## THE INPUT
----

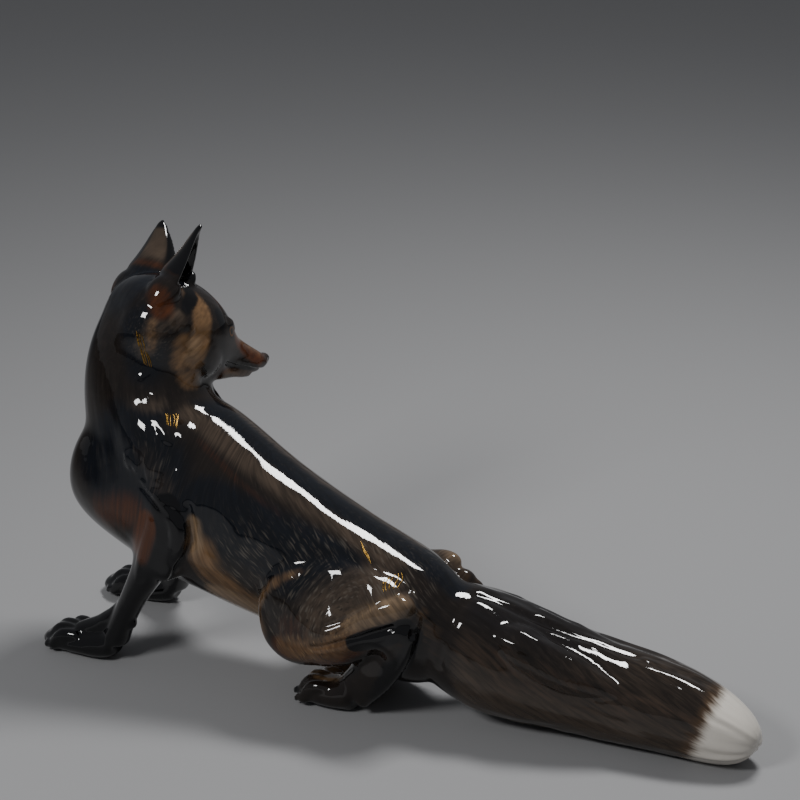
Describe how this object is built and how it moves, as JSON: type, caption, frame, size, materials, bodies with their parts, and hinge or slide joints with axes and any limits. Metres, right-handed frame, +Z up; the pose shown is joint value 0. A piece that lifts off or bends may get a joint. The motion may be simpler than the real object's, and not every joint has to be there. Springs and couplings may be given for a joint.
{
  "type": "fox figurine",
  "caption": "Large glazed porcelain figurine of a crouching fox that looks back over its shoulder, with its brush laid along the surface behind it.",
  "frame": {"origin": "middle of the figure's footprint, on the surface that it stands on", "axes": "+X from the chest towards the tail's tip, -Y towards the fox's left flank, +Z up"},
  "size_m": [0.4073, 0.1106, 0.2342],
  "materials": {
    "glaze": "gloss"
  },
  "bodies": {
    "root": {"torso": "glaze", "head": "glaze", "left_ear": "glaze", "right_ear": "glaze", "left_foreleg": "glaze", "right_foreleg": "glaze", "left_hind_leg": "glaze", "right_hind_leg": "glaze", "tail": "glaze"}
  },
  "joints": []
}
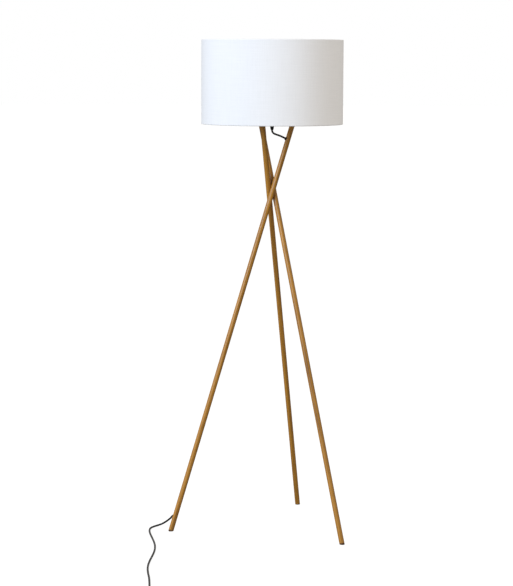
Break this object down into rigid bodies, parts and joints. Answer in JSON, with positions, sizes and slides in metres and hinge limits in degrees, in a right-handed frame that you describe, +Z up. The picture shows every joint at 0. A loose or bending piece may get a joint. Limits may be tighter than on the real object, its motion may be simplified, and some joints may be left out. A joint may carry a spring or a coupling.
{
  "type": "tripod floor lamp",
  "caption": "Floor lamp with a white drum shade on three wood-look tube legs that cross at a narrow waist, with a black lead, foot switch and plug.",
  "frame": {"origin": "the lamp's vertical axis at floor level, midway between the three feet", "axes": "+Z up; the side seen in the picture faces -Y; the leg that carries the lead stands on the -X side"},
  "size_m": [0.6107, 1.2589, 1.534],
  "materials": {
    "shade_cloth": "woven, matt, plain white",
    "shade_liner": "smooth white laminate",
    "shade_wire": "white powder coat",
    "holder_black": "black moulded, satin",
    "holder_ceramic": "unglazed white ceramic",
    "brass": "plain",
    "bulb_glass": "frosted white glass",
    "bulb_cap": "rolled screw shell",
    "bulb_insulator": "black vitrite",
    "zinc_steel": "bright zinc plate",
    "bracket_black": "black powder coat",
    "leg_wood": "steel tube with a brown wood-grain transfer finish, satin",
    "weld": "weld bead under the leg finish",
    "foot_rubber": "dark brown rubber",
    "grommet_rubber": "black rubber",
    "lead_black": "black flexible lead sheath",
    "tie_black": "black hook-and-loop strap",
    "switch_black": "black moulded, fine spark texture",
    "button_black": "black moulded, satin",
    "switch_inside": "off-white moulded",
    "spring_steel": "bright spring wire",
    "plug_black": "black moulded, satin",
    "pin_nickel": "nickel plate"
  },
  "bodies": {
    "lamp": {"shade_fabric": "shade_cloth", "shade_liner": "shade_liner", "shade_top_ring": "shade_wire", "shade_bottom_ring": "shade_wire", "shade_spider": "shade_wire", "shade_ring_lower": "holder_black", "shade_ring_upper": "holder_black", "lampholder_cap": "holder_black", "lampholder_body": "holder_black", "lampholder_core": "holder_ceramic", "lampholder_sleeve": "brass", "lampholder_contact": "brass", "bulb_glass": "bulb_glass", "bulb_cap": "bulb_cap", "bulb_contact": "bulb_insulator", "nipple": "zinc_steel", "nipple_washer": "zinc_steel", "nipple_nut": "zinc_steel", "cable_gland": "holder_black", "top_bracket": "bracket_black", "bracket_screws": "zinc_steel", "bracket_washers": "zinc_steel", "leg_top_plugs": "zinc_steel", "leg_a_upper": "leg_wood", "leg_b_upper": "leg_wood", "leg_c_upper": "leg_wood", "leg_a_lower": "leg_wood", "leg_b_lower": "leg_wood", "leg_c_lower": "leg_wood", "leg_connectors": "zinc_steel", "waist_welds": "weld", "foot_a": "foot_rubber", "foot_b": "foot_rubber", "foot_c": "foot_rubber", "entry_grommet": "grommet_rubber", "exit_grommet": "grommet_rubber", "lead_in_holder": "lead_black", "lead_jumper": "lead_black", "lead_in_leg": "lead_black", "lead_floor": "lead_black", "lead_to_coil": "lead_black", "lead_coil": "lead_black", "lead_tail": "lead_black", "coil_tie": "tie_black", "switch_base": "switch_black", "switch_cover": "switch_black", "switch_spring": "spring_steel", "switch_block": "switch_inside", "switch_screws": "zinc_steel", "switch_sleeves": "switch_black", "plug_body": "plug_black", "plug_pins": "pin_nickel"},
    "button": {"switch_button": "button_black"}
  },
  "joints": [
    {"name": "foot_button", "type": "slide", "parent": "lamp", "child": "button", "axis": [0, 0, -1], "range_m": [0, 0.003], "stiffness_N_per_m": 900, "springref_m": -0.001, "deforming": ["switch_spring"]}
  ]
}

----

Nothing may be left out: return each entry exactly as it reads.

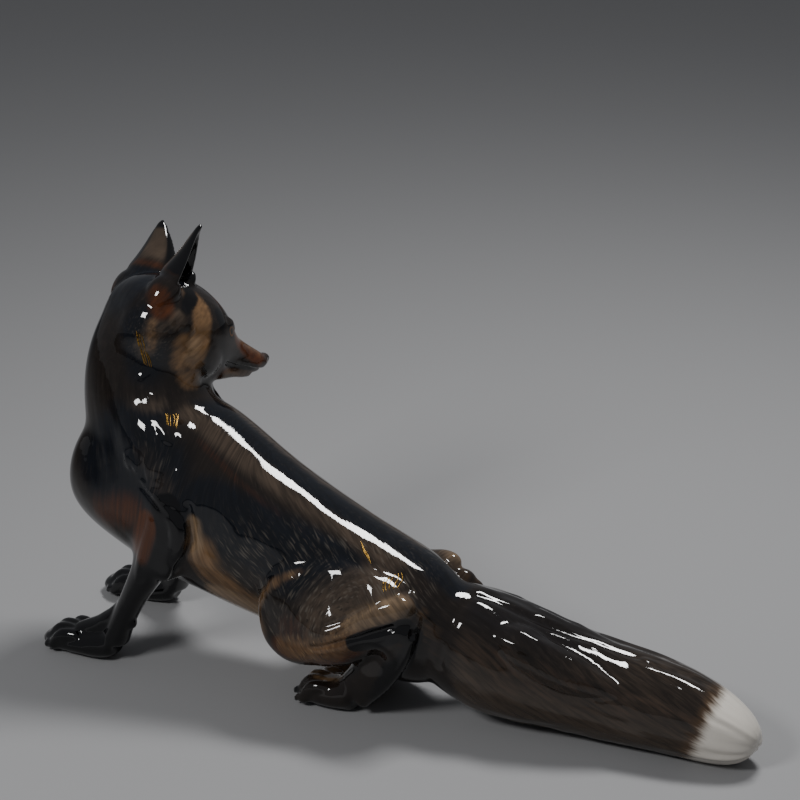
Describe how this object is built and how it moves, as JSON: type, caption, frame, size, materials, bodies with their parts, and hinge or slide joints with axes and any limits. Metres, right-handed frame, +Z up; the pose shown is joint value 0. A piece that lifts off or bends may get a joint. The motion may be simpler than the real object's, and not every joint has to be there. Springs and couplings may be given for a joint.
{
  "type": "fox figurine",
  "caption": "Large glazed porcelain figurine of a crouching fox that looks back over its shoulder, with its brush laid along the surface behind it.",
  "frame": {"origin": "middle of the figure's footprint, on the surface that it stands on", "axes": "+X from the chest towards the tail's tip, -Y towards the fox's left flank, +Z up"},
  "size_m": [0.4073, 0.1106, 0.2342],
  "materials": {
    "glaze": "gloss"
  },
  "bodies": {
    "root": {"torso": "glaze", "head": "glaze", "left_ear": "glaze", "right_ear": "glaze", "left_foreleg": "glaze", "right_foreleg": "glaze", "left_hind_leg": "glaze", "right_hind_leg": "glaze", "tail": "glaze"}
  },
  "joints": []
}
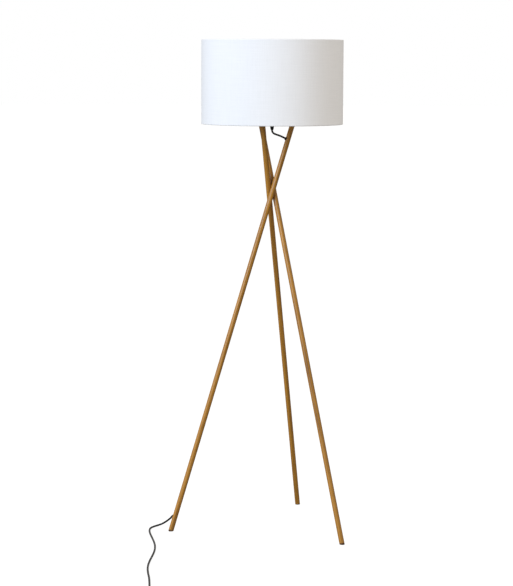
Break this object down into rigid bodies, parts and joints. Answer in JSON, with positions, sizes and slides in metres and hinge limits in degrees, in a right-handed frame that you describe, +Z up. The picture shows every joint at 0. A loose or bending piece may get a joint. Limits may be tighter than on the real object, its motion may be simplified, and some joints may be left out. A joint may carry a spring or a coupling.
{
  "type": "tripod floor lamp",
  "caption": "Floor lamp with a white drum shade on three wood-look tube legs that cross at a narrow waist, with a black lead, foot switch and plug.",
  "frame": {"origin": "the lamp's vertical axis at floor level, midway between the three feet", "axes": "+Z up; the side seen in the picture faces -Y; the leg that carries the lead stands on the -X side"},
  "size_m": [0.6107, 1.2589, 1.534],
  "materials": {
    "shade_cloth": "woven, matt, plain white",
    "shade_liner": "smooth white laminate",
    "shade_wire": "white powder coat",
    "holder_black": "black moulded, satin",
    "holder_ceramic": "unglazed white ceramic",
    "brass": "plain",
    "bulb_glass": "frosted white glass",
    "bulb_cap": "rolled screw shell",
    "bulb_insulator": "black vitrite",
    "zinc_steel": "bright zinc plate",
    "bracket_black": "black powder coat",
    "leg_wood": "steel tube with a brown wood-grain transfer finish, satin",
    "weld": "weld bead under the leg finish",
    "foot_rubber": "dark brown rubber",
    "grommet_rubber": "black rubber",
    "lead_black": "black flexible lead sheath",
    "tie_black": "black hook-and-loop strap",
    "switch_black": "black moulded, fine spark texture",
    "button_black": "black moulded, satin",
    "switch_inside": "off-white moulded",
    "spring_steel": "bright spring wire",
    "plug_black": "black moulded, satin",
    "pin_nickel": "nickel plate"
  },
  "bodies": {
    "lamp": {"shade_fabric": "shade_cloth", "shade_liner": "shade_liner", "shade_top_ring": "shade_wire", "shade_bottom_ring": "shade_wire", "shade_spider": "shade_wire", "shade_ring_lower": "holder_black", "shade_ring_upper": "holder_black", "lampholder_cap": "holder_black", "lampholder_body": "holder_black", "lampholder_core": "holder_ceramic", "lampholder_sleeve": "brass", "lampholder_contact": "brass", "bulb_glass": "bulb_glass", "bulb_cap": "bulb_cap", "bulb_contact": "bulb_insulator", "nipple": "zinc_steel", "nipple_washer": "zinc_steel", "nipple_nut": "zinc_steel", "cable_gland": "holder_black", "top_bracket": "bracket_black", "bracket_screws": "zinc_steel", "bracket_washers": "zinc_steel", "leg_top_plugs": "zinc_steel", "leg_a_upper": "leg_wood", "leg_b_upper": "leg_wood", "leg_c_upper": "leg_wood", "leg_a_lower": "leg_wood", "leg_b_lower": "leg_wood", "leg_c_lower": "leg_wood", "leg_connectors": "zinc_steel", "waist_welds": "weld", "foot_a": "foot_rubber", "foot_b": "foot_rubber", "foot_c": "foot_rubber", "entry_grommet": "grommet_rubber", "exit_grommet": "grommet_rubber", "lead_in_holder": "lead_black", "lead_jumper": "lead_black", "lead_in_leg": "lead_black", "lead_floor": "lead_black", "lead_to_coil": "lead_black", "lead_coil": "lead_black", "lead_tail": "lead_black", "coil_tie": "tie_black", "switch_base": "switch_black", "switch_cover": "switch_black", "switch_spring": "spring_steel", "switch_block": "switch_inside", "switch_screws": "zinc_steel", "switch_sleeves": "switch_black", "plug_body": "plug_black", "plug_pins": "pin_nickel"},
    "button": {"switch_button": "button_black"}
  },
  "joints": [
    {"name": "foot_button", "type": "slide", "parent": "lamp", "child": "button", "axis": [0, 0, -1], "range_m": [0, 0.003], "stiffness_N_per_m": 900, "springref_m": -0.001, "deforming": ["switch_spring"]}
  ]
}